▸ **What this task involves**:
Set down all of the data exactly as it appears.

--------------------

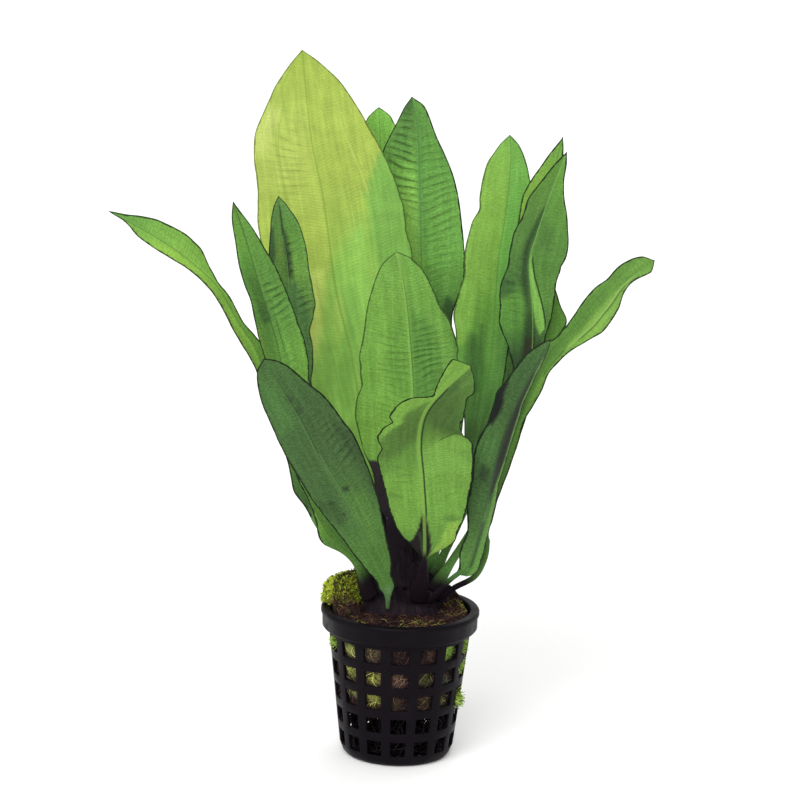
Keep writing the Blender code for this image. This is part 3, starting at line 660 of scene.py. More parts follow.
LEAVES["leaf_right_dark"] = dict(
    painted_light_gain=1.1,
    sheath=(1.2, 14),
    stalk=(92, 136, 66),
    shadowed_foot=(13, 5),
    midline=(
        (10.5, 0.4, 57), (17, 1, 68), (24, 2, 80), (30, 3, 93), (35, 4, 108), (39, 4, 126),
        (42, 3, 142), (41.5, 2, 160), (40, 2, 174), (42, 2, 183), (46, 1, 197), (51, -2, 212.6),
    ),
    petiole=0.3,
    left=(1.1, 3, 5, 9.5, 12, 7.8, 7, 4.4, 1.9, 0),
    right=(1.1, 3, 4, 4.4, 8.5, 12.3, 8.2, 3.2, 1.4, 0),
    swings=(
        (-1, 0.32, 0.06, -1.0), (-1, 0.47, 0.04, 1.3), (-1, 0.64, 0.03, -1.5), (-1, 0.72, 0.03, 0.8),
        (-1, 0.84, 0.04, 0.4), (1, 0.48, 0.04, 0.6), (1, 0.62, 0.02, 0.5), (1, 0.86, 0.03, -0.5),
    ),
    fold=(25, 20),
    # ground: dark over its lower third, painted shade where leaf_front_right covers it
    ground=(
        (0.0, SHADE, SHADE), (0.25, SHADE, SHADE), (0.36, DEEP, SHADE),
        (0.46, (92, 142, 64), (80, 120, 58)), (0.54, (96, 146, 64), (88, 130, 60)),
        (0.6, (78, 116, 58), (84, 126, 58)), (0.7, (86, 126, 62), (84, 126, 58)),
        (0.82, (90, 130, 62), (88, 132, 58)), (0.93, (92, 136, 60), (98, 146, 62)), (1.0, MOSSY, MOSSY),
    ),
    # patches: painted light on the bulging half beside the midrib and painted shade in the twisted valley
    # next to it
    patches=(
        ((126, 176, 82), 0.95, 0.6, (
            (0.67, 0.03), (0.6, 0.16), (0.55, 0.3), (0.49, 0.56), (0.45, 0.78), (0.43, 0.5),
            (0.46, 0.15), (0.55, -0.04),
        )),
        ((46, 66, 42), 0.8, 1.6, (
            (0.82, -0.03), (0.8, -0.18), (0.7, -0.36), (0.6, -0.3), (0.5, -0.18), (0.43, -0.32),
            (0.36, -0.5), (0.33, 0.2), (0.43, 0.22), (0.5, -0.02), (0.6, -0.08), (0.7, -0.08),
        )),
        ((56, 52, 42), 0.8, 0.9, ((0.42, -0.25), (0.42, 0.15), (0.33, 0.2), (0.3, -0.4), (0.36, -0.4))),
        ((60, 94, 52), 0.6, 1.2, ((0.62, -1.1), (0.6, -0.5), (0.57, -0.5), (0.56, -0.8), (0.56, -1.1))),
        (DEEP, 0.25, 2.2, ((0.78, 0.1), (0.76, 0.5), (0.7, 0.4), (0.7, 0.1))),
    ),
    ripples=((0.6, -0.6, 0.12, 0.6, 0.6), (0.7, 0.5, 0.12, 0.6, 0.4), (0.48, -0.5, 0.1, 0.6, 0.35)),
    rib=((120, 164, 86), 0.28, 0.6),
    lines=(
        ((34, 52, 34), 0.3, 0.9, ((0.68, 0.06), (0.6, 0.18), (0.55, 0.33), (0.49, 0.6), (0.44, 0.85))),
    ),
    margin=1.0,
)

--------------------

▸ **Solution**:
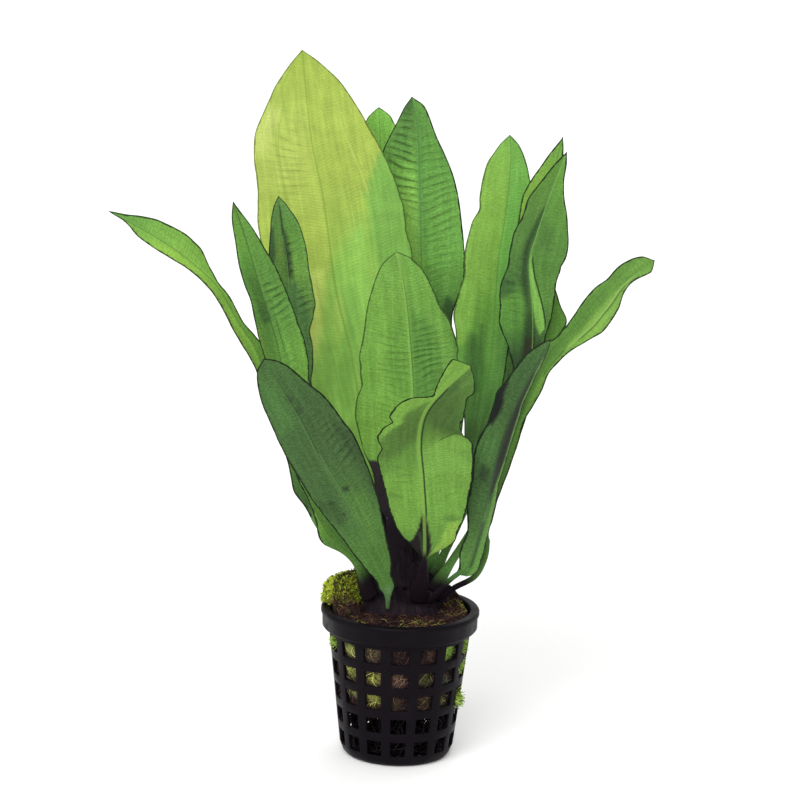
Keep writing the Blender code for this image. This is part 3, starting at line 660 of scene.py. More parts follow.
LEAVES["leaf_right_dark"] = dict(
    painted_light_gain=1.1,
    sheath=(1.2, 14),
    stalk=(92, 136, 66),
    shadowed_foot=(13, 5),
    midline=(
        (10.5, 0.4, 57), (17, 1, 68), (24, 2, 80), (30, 3, 93), (35, 4, 108), (39, 4, 126),
        (42, 3, 142), (41.5, 2, 160), (40, 2, 174), (42, 2, 183), (46, 1, 197), (51, -2, 212.6),
    ),
    petiole=0.3,
    left=(1.1, 3, 5, 9.5, 12, 7.8, 7, 4.4, 1.9, 0),
    right=(1.1, 3, 4, 4.4, 8.5, 12.3, 8.2, 3.2, 1.4, 0),
    swings=(
        (-1, 0.32, 0.06, -1.0), (-1, 0.47, 0.04, 1.3), (-1, 0.64, 0.03, -1.5), (-1, 0.72, 0.03, 0.8),
        (-1, 0.84, 0.04, 0.4), (1, 0.48, 0.04, 0.6), (1, 0.62, 0.02, 0.5), (1, 0.86, 0.03, -0.5),
    ),
    fold=(25, 20),
    # ground: dark over its lower third, painted shade where leaf_front_right covers it
    ground=(
        (0.0, SHADE, SHADE), (0.25, SHADE, SHADE), (0.36, DEEP, SHADE),
        (0.46, (92, 142, 64), (80, 120, 58)), (0.54, (96, 146, 64), (88, 130, 60)),
        (0.6, (78, 116, 58), (84, 126, 58)), (0.7, (86, 126, 62), (84, 126, 58)),
        (0.82, (90, 130, 62), (88, 132, 58)), (0.93, (92, 136, 60), (98, 146, 62)), (1.0, MOSSY, MOSSY),
    ),
    # patches: painted light on the bulging half beside the midrib and painted shade in the twisted valley
    # next to it
    patches=(
        ((126, 176, 82), 0.95, 0.6, (
            (0.67, 0.03), (0.6, 0.16), (0.55, 0.3), (0.49, 0.56), (0.45, 0.78), (0.43, 0.5),
            (0.46, 0.15), (0.55, -0.04),
        )),
        ((46, 66, 42), 0.8, 1.6, (
            (0.82, -0.03), (0.8, -0.18), (0.7, -0.36), (0.6, -0.3), (0.5, -0.18), (0.43, -0.32),
            (0.36, -0.5), (0.33, 0.2), (0.43, 0.22), (0.5, -0.02), (0.6, -0.08), (0.7, -0.08),
        )),
        ((56, 52, 42), 0.8, 0.9, ((0.42, -0.25), (0.42, 0.15), (0.33, 0.2), (0.3, -0.4), (0.36, -0.4))),
        ((60, 94, 52), 0.6, 1.2, ((0.62, -1.1), (0.6, -0.5), (0.57, -0.5), (0.56, -0.8), (0.56, -1.1))),
        (DEEP, 0.25, 2.2, ((0.78, 0.1), (0.76, 0.5), (0.7, 0.4), (0.7, 0.1))),
    ),
    ripples=((0.6, -0.6, 0.12, 0.6, 0.6), (0.7, 0.5, 0.12, 0.6, 0.4), (0.48, -0.5, 0.1, 0.6, 0.35)),
    rib=((120, 164, 86), 0.28, 0.6),
    lines=(
        ((34, 52, 34), 0.3, 0.9, ((0.68, 0.06), (0.6, 0.18), (0.55, 0.33), (0.49, 0.6), (0.44, 0.85))),
    ),
    margin=1.0,
)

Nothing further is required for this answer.